Danielle DeLatte is an aerospace engineer in Washington DC with passions for human-robot interaction and outreach. She has a S.B. Aerospace Engineering with Information Technology from MIT and a Master of Science in Space Studies with Human Space Flight at the International Space University. (She appears to be on a quest for long degree names.) While at ISU, she completed an internship at Tohoku University's Space Robotics Laboratory in Sendai, Japan and worked on development projects for the ISU rover, a sister rover to one at the Mars Desert Research Station.

Favorite past projects include the Leveraged Freedom Chair (an all-terrain wheelchair) and the Hakuto team's rover for the Google Lunar X-Prize. She is excited to be continuing user interface research at MDRS as the Crew Scientist. In her down time, she enjoys rock climbing and singing.

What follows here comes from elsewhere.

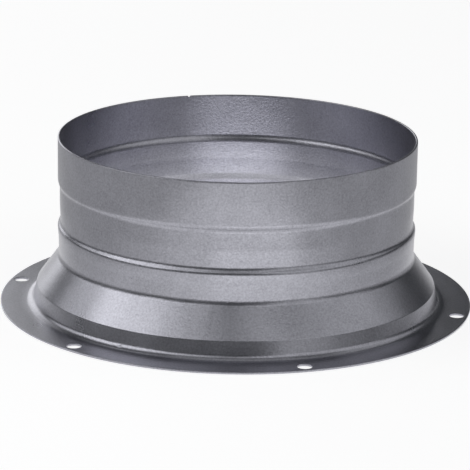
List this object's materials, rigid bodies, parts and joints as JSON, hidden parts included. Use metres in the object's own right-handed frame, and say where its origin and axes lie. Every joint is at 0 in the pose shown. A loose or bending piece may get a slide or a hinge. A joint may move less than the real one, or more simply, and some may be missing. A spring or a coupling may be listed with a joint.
{
  "type": "duct wall flange",
  "caption": "Round wall flange for a duct: a flat ring with screw holes, a riser and a conical shoulder up to a grooved and beaded collar.",
  "frame": {"origin": "centre of the ring's mounting face, at the bottom of the part", "axes": "+Z along the duct's axis, from the wall towards the collar's open end"},
  "size_m": [0.195, 0.195, 0.07],
  "materials": {
    "painted_steel": "satin metallic silver-grey paint with a fine sparkle grain"
  },
  "bodies": {
    "root": {"flange": "painted_steel"}
  },
  "joints": []
}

Andrew works as a systems designer at CGI Space and Defense in the United Kingdom where he designs software for satellite navigation and Earth observation systems. Andrew has a Master of Space Studies (Human Spaceflight strand) from the International Space University and a Bachelor of Software Engineering from the University of Newcastle in Australia.

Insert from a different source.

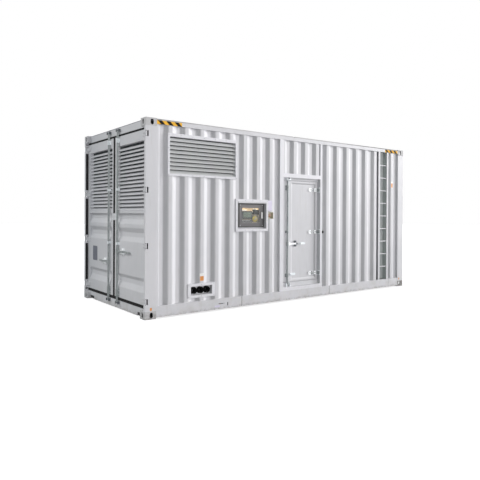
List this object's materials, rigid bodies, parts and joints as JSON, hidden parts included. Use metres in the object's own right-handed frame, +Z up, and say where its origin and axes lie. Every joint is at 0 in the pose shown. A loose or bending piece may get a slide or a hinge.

Andrew has an interest in human space exploration and robotics. As a Masters topic, Andrew researched robotics for the
human exploration of Mars and interned at NASA Ames Research Center where he contributed to research into telerobotics for future human space missions. Andrew is a writer for Space Safety Magazine and founding member of the ISS For the Nobel Peace Prize initiative, which has successfully secured nominations for the International Space Station in the 2014 Peace Prize. At MDRS, Andrew will focus on research aimed at supporting human space exploration through technology, in particular human computer and human robotic interactions.

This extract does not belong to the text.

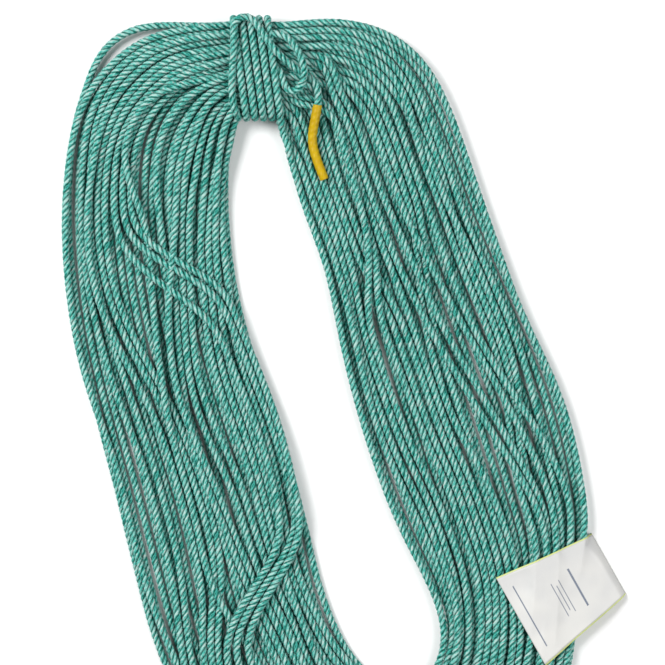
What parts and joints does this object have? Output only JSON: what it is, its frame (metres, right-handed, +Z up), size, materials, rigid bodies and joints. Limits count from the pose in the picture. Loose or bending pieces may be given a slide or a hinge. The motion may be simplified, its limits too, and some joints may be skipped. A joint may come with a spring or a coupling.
{
  "type": "climbing rope hank",
  "caption": "Long laid climbing rope put away as a flat oval hank, its loops bound at one end by turns of its own tail, with a sleeve on that tail and a folded label on one limb.",
  "frame": {"origin": "on the ground under the middle of the hank's box", "axes": "+Z up from the ground that the hank lies on, +Y along the hank towards its binding, +X towards the limb with the label"},
  "size_m": [0.4639, 0.8146, 0.0429],
  "materials": {
    "rope": "twisted yarn, satin",
    "sleeve": "smooth, slightly glossy",
    "label_face": "coated paper",
    "label_backing": "coated paper"
  },
  "bodies": {
    "hank": {"rope_hank": "rope", "binding_wraps": "rope", "rope_tail": "rope", "locking_bight": "rope", "end_sleeve": "sleeve", "label_lower_leaf": "label_face"},
    "label_leaf": {"label_upper_backing": "label_backing", "label_upper_face": "label_face"}
  },
  "joints": [
    {"name": "label_fold", "type": "hinge", "parent": "hank", "child": "label_leaf", "pos_m": [0.22349, -0.22179, 0.00065], "axis": [-0.2419, 0.9703, 0], "range_deg": [0, 150]}
  ]
}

Rebeca Rodriguez is an aerospace engineer and entrepreneur motivated to share her passion for space exploration with students and encouraging them to pursue careers in the Science, Technology, Engineering, and Mathematics (STEM) fields. She is the founder of Xplore BoX, a monthly subscription service bringing STEM projects to kids.

As a space systems mechanical engineer at Hamilton Sundstrand, her responsibilities included conducting tests to evaluate spacecraft hardware performance and resolving anomalies found during the integration and testing processes. She enjoyed the hands-on nature of her work and interacting with various groups of engineers on a daily basis. Prior to joining Hamilton Sundstrand she worked at Aerovation, Inc., creating models and producing drawings for the modification of aircraft. She earned a bachelor's degree in aerospace engineering and a minor in Japanese from the University of Arizona and a master's in space management from the International Space University. As an undergraduate, Rodriguez was a NASA Space Grant intern in the development of a high altitude balloon payload. As a master student, Rodriguez was involved in a Centre National d'Etudes Spatiales (CNES) parabolic flight campaign in which she was an experimental subject and the developer of the technical documentation. Research interests include high altitude weather balloons for aerial photography and environmental data collection, habitat design, and developing education and outreach experiments for kids.


Scott MacPhee originates from Halifax Nova Scotia Canada. He has a BSc. in Physics and diploma of Engineering (concurrent degrees) from Dalhousie University. He obtained his MSc. In Space Studies from ISU in 2008, after interning at Ames research Center in Mountain View California. In 2009 he stayed on as research intern at USRA-SOFIA, performing exoplanet transit observations using a computer controlled telescope. This research specifically focused on the detectability of planets orbiting low mass red (M-type) stars. Since this time he has stepped away from research and pursued his other passion: music. While pursuing a group music project at home, he has had the opportunity to work as part of ISU's Summer Session Program 2012 (SSP12) in Melbourne Florida, and ISU's SSP13 in Strasbourg, France. In Florida he served as Teaching Associate in Space Applications, and in Strasbourg he mentored a Team of 30 students focused on improving sustainability in Kenya.
He remains passionate about Astronomy, specifically exoplanets, but has most recently been learning CAD design as he believes 3D printing will have profound implications for manufacturing both on the ground and in space.